Here we can see that the prime factorisation of non-square numbers has prime numbers that do not occur in pairs.

From the previous examples, we can identify if the given number is a perfect square or not by looking at its prime factorisation.

A number is a perfect square only if its prime factorisation has prime numbers that occur in pairs.

You know how to find the square root of a number by the,

• Method of repeated subtraction
• Method of prime factorisation.

So, how will you find the square root of 9409? Even though you can use any of the above methods, they will be long and time-consuming. For bigger numbers, we find the square root by the long division method.

Step 1: Place a bar over every pair of digits starting from right to left.

Step 2: From the left consider the first pair, i.e., 94. Find the largest number whose square is less than or equal to 94.

The number is 9 (9² < 94 < 10²)

Take 9 as the divisor and 94 as the dividend. Divide and get the remainder.

Step 3: Bring down the next pair of numbers to the right of the remainder. This new number 1309 is the new dividend.

Step 4: Add the divisor and quotient (9 + 9 = 18) and put a blank on the right of the number. The blank is for the next digit of the new divisor.

Step 5: Find the largest possible digit which will fill the blank and will also be the quotients next digit. Any of the following digit can replace the blank -

(181 × 1 = 181, 182 × 2 = 364, 183 × 3 = 549, 184 × 4 = 736, 185 × 5 = 925, 186 × 6 = 1116, 187 × 7 = 1309)

Since the dividend is 1309 and 187 × 7 = 1309, the possible digit to fill in the blank is 7.

We got the remainder as ‘0’ and hence the long division process is complete.
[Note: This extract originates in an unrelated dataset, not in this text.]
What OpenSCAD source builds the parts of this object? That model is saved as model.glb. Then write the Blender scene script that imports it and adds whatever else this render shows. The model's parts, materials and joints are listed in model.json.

The quotient of the long division method gives the square root of the number.

Hence, √9409 = 97

You already know that if a perfect square has ‘n’ digits, then its square root will have n 2 digits if n is even, and n+12 2 digits if n is odd.

As you saw in the previous example, √9409 = 97

The square root of a 4-digit number = 4 ÷ 2 = 2-digit number. Also, the square root of a 3-digit number = (3 + 1) ÷ 2 = 2-digit number.

Hence, we group the digits in pairs to match the number of digits of the square root.

How will you find the square root of a decimal number like 156.25?

Step 1: Place a bar over every pair of digits, in the integral part, starting from the right to the left.

On the decimal part of the number, place the bar over every pair of digits from the left to the right.

Step 2: Start finding the square root by division method in the usual manner.

Step 3: Place the decimal point in the quotient when the integral part is exhausted.

When we try to bring down the next pair of digits, we see that there is a decimal place in the dividend. Hence, we place a decimal point in the quotient. Then continue the long division method.

We got the remainder as ‘0’ and the long division process is complete. The quotient of the long division method gives the square root of the number.

Hence, √156.25 = 12.5

There are 2 types of questions where you will use the method of prime factorisation to find the square root of numbers.

Type 1: To find the smallest number to be multiplied by the given number to get a perfect square.

The strategy is to:

• Prime factorise the given number.
• Identify the prime factors that do not occur in pairs.
• Find the product of such prime numbers.
• Multiply the smallest number obtained to the given number and then find its square root.

Type 2: To find the smallest number by which the given number is to be divided to get a perfect square.

The strategy is to:

• Prime factorise the given number.
• Identify the prime factors that do not occur in pairs.
• Find the product of such prime numbers.
• Divide the given number by this smallest number obtained. Then find its square root.

Given some numbers, we can also find the smallest perfect square number which is divisible by all the given numbers. To find the smallest perfect square number divisible by the given numbers, the strategy is to:

• Find the LCM of the given numbers.
• Prime factorise the LCM.
• Identify the prime factors that do not occur in pairs.
• Find the product of such prime numbers.
• Multiply the LCM by the product of primes in the previous step.

There are 2 types of questions where the method of long division is used to find the square root of numbers.

Type 1: To find the smallest number to be added to the given number(N) to get a perfect square.

The strategy is to:

• Find the square root of the number N by long division.
• Identify the quotient(Q)
• The number to be added is (Q + 1)² – N
• The square root of the square number so obtained is (Q + 1)

Type 2: To find the smallest number by which the given number(N) is to be subtracted to get a perfect square.

The strategy is to:

• Find the square root of the number N by long division.
• Identify the remainder
• The number to be subtracted is the remainder R.
• The square root of the square number so obtained is the quotient Q

We can also use long division to find the least and greatest n-digit perfect square number. There are 2 types of questions where the method of long division is used to find the least or greatest n-digit perfect square number.

Type 1: To find the smallest n-digit perfect square number

The strategy is to:

• Find the square root of the least n-digit number by long division method
• Identify the quotient(Q)
• The least-square number is (Q + 1)²
• The square root of the square number so obtained is (Q + 1)

Type 2: To find the largest n-digit perfect square number

The strategy is to:

• Find the square root of the greatest n-digit number by long division method
• Identify the remainder (R)
• Subtract the remainder from the greatest n-digit number.
• This gives the greatest n-digit square number

Remember: We use the concept of square roots in the following scenarios-

• When some arrangement is done in the form of a square and the measurement along one side must be found.
• When there are geometrical problems involving squares, rectangles, and right-angled triangles.